侍ジャパンは強い、しかし…上原浩治が語るWBCの難しさと選手の本音
実に6年ぶりの開催となる。野球の国・地域別対抗戦「ワールド・ベースボール・クラシック(WBC)」が3月8~21日に東京、台湾、米国で開催される。2009年の第2回以来の優勝を狙う日本代表「侍ジャパン」も続々とメンバーが発表されてきた。
メジャーでも投打の二刀流で実績を積み上げるエンゼルスの大谷翔平選手や、メジャー屈指の右腕と評されるパドレスのダルビッシュ有投手、東京五輪で主軸を担ったカブスの鈴木誠也選手をはじめ、日本球界からもセ・リーグ三冠王の村上宗隆選手らが名を連ねる。さらに、今回は史上初となる日系人選手、ラーズ・ヌートバー外野手もメンバーに入った。

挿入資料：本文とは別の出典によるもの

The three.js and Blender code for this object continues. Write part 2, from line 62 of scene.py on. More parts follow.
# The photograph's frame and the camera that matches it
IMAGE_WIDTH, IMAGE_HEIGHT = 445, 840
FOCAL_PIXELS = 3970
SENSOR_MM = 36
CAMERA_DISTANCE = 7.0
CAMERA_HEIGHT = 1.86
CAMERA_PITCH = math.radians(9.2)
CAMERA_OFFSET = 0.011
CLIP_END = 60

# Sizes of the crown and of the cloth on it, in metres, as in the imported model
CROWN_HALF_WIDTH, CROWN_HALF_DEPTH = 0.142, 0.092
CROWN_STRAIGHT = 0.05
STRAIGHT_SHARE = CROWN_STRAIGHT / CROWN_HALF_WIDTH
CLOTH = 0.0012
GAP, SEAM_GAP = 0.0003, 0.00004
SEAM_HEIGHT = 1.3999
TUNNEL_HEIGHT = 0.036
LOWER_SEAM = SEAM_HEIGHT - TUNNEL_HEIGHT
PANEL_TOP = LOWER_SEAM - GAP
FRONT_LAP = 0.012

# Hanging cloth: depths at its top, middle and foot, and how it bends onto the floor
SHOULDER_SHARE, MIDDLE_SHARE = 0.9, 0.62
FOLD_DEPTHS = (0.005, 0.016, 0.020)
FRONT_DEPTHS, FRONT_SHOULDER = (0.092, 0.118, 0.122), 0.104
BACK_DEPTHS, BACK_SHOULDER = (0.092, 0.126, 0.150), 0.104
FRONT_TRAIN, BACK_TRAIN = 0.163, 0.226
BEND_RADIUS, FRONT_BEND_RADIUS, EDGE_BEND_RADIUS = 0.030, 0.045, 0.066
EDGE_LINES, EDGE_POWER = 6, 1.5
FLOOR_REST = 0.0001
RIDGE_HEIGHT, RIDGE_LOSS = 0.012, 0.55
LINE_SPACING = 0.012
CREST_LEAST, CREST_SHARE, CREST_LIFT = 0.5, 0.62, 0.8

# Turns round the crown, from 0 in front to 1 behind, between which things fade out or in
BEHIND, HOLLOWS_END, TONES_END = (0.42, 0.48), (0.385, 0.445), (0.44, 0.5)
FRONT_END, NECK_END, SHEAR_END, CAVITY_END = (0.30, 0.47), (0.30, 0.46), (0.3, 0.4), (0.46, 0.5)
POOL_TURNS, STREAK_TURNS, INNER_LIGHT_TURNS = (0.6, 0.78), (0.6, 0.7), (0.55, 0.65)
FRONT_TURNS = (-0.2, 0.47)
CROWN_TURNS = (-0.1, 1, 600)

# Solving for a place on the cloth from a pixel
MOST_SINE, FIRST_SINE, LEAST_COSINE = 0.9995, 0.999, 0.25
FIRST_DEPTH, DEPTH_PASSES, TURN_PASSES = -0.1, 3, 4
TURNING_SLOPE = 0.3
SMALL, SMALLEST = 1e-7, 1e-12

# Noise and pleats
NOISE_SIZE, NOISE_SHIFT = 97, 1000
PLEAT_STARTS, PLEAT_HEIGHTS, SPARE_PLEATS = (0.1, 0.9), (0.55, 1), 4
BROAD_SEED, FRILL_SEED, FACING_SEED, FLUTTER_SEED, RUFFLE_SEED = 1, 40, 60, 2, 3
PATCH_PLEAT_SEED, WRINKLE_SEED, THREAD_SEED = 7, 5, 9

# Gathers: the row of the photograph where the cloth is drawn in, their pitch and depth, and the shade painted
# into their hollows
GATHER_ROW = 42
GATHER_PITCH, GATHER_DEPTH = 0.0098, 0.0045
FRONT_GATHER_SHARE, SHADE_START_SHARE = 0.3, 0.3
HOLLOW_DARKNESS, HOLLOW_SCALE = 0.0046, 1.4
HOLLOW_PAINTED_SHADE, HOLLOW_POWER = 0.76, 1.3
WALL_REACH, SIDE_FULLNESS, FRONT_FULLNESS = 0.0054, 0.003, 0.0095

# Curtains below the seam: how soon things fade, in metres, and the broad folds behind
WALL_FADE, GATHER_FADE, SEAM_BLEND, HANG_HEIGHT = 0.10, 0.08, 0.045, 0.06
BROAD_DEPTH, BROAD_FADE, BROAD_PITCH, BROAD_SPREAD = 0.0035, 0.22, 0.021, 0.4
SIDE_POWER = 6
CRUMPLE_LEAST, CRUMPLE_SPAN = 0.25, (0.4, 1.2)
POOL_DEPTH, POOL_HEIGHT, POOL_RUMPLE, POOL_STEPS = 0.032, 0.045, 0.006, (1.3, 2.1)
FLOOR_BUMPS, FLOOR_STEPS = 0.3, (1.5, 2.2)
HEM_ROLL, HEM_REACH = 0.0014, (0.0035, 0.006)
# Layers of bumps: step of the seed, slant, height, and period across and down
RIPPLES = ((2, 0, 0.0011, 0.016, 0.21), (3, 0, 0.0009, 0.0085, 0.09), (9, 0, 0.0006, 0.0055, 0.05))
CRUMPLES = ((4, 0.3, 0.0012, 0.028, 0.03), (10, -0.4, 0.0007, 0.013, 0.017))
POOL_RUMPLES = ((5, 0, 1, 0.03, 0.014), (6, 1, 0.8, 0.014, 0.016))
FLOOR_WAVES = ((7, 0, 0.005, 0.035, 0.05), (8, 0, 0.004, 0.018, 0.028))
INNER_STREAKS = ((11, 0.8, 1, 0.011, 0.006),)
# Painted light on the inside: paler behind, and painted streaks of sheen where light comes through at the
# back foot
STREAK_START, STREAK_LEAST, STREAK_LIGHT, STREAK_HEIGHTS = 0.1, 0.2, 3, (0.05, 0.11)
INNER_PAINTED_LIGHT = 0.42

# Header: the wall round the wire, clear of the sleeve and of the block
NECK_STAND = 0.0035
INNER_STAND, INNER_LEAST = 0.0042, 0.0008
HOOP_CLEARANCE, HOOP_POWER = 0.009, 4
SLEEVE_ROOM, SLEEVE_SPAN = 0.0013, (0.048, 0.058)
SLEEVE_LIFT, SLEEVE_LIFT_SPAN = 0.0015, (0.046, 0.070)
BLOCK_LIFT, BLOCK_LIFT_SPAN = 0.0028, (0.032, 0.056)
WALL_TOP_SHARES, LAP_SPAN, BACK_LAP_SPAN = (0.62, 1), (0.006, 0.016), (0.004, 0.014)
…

身長190センチ、95キロの恵まれた体格で、昨季はカージナルスで108試合に出場して14本塁打をマークした。ミドルネームは「タツジ」というそうで、大会では外野の一角として期待が高まっている。
WBCの侍ジャパンは日本球界の主力とメジャー移籍組の「混成チーム」だったが、ヌートバーの加入は「日本にルーツを持つ」新たな代表像を示してくれるのではないだろうか。我々の世代は2004年アテネ五輪に初めてオールプロで挑んだ。それまで五輪を最高峰の舞台に頑張ってきたアマチュア選手たちのプレー機会を奪ってしまったという複雑な思いも抱いた。プロが引き継いだ以上、出場に意欲を持って調整するトップ選手がいることは喜ばしい限りである。

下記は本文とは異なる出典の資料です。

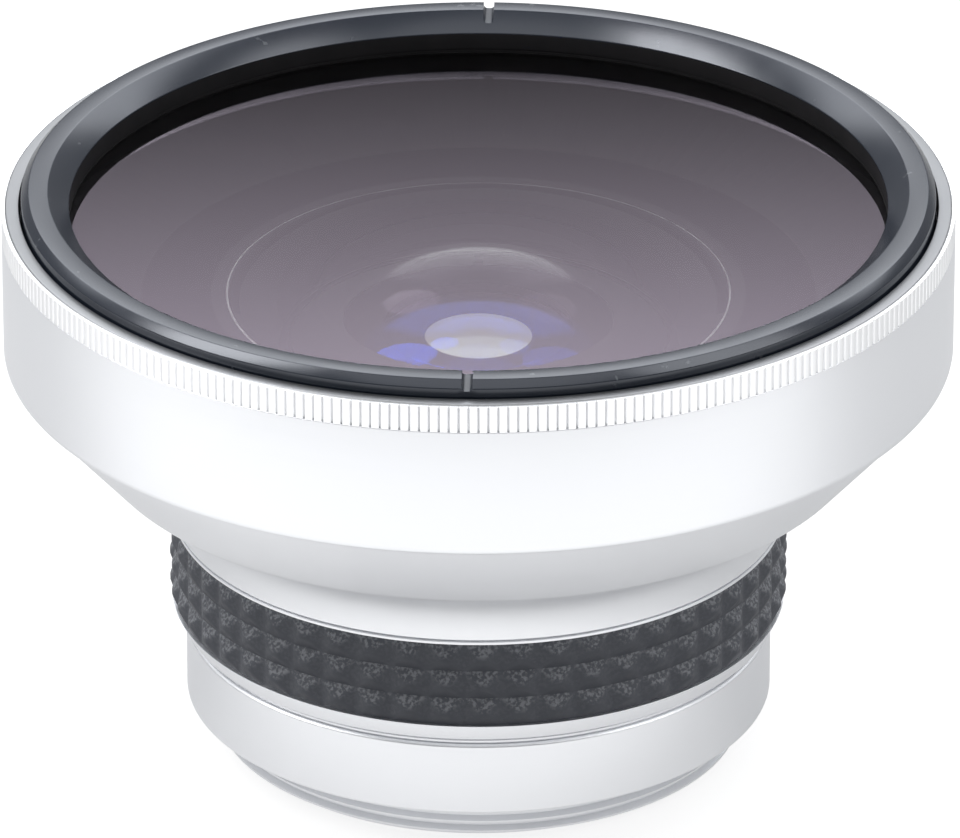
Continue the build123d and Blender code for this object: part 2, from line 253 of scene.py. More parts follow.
def screw_thread():
    """Tree of one helical ridge round the axis, which swells from nothing at both its ends."""
    tree, *ends = new_tree("screw_thread", [
        "Core Radius", "Pitch", "Turns", "Bottom", "Base", "Crest", "Depth",
    ])
    given = ends[0].outputs
    height = calc(tree, "MULTIPLY", given["Pitch"], given["Turns"])
    helix = node(tree, "GeometryNodeCurveSpiral", {
        "Resolution": thread_steps, "Rotations": given["Turns"], "Start Radius": given["Core Radius"],
        "End Radius": given["Core Radius"], "Height": height,
    })
    lift = node(tree, "ShaderNodeCombineXYZ", {2: given["Bottom"]}).outputs[0]
    raised = node(tree, "GeometryNodeTransform", {"Geometry": helix.outputs[0], "Translation": lift})
    upright = node(tree, "GeometryNodeSetCurveNormal", {"Curve": raised.outputs[0]})
    upright.mode = "Z_UP"
    along = node(tree, "GeometryNodeSplineParameter").outputs["Factor"]
    from_end = calc(tree, "MULTIPLY", calc(tree, "PINGPONG", along, 0.5), thread_end_rate)
    swell = calc(tree, "MINIMUM", calc(tree, "MAXIMUM", from_end, thread_end_floor), 1)
    swelling = node(tree, "GeometryNodeSetCurveRadius", {"Curve": upright.outputs[0], "Radius": swell})
    section = node(tree, "GeometryNodeCurvePrimitiveQuadrilateral", {
        "Height": given["Depth"], "Bottom Width": given["Base"], "Top Width": given["Crest"], "Offset": 0.0,
    }, mode="TRAPEZOID")
    half_depth = calc(tree, "MULTIPLY", given["Depth"], -0.5)
    out = node(tree, "ShaderNodeCombineXYZ", {0: half_depth}).outputs[0]
    turned_out = node(tree, "GeometryNodeTransform", {
        "Geometry": section.outputs[0], "Translation": out, "Rotation": (0, 0, radians(90))})
    ridge = node(tree, "GeometryNodeCurveToMesh", {
        "Curve": swelling.outputs[0], "Profile Curve": turned_out.outputs[0], "Fill Caps": True})
    close_tree(tree, ends, ridge.outputs[0])
    return tree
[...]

グランドレベルでは、今回のチームも強さに疑いの余地はない。一方で、大会の位置づけとしては、世界的な盛り上がりを見せたサッカーのワールドカップ(W杯)と比べると、野球は北中南米と東アジアと、盛んな場所が限定的である。日本で開催される1次ラウンドも、日本戦以外で観客がどれくらい入るだろうか。
大会日程もシーズン開幕前に日程が組まれていることに、メジャーの「調整」の疑念が生じてしまう。彼らはシーズンが始まっても5月くらいまでのプレーと、シーズン終盤やポストシーズンのプレーは〝本気度〟がまるで違うことを、身をもって経験している。
代表の選手たちには、モチベーションやシーズン本番への気持ちの切り替えなどの課題とうまく向き合ってほしい。私自身、2006年シーズンは結果的にWBC準決勝の韓国戦がベストピッチだった。シーズンになると、これまで日本代表で味方として戦っていた選手たちと対戦することになったり、世界一から、レギュラーシーズンへの切り替えも難しかった。
日本代表は五輪もWBCも常に優勝を期待される。しかし、一発勝負の試合は戦力がどれだけそろっていても、決して簡単ではない。目の前の試合を一戦必勝の気持ちで戦ってほしい。ファンの皆さんも、あの選手が入っていないなどの意見はあると思うが、代表メンバーが決まったらみんなで侍ジャパンを応援しましょう。